We have a plan to factor our the actual networking from the stub resolver to make it easier to build proxies and such. For the time being, you approach looks good and should work.

I guess I’ll stare a bit more at the code to try and figure out why it tries using the empty list.

Thank you!

Anything I can do in the meantime? I deployed our server to more hosts and this seems to happen quite a bit. Restarting the server seems to be the only fix.

I do not mind refactoring our own code to circumvent this issue. I could manually reproduce what the stub resolver does without the server logic. We have a single server, so we don't need that whole thing.

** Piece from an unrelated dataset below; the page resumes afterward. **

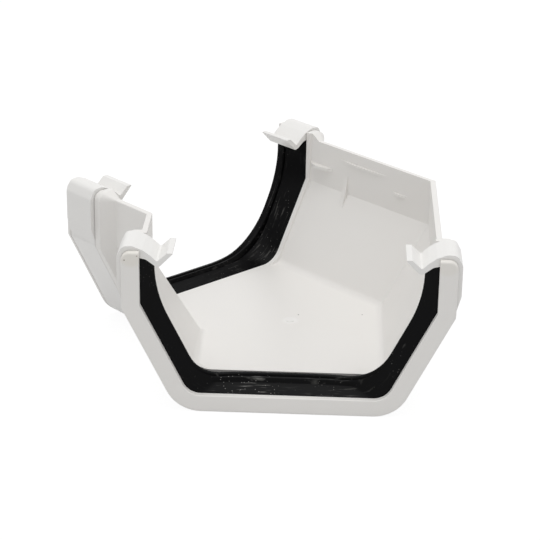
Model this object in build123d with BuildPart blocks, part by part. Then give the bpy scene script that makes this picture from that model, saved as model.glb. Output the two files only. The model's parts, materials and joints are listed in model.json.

The actual querying code is rather simple. All of it is in src/resolv/stub/mod.rs.

The question is turned into a query in Query::create_message and ServerInfo::prepare_message (the latter adds an OPT record if the server supports EDNS – Unbound does, so you want to do that), and the ServerInfo::query wraps the future for the actual query (ServerInto::query_tcp or ServerInfo::query_udp) into a timeout and fires it off. The query futures basically send the request and then wait for a response that matches the request. That’s really it.

Thanks! For now I've forked this repo and make Query::run_query public. Using that instead of run shouldn't use the next_server function.

Cheeky ;)

For what it’s worth: Factoring out the transports and making them available directly is probably the next thing we are going to do once I have finished #160.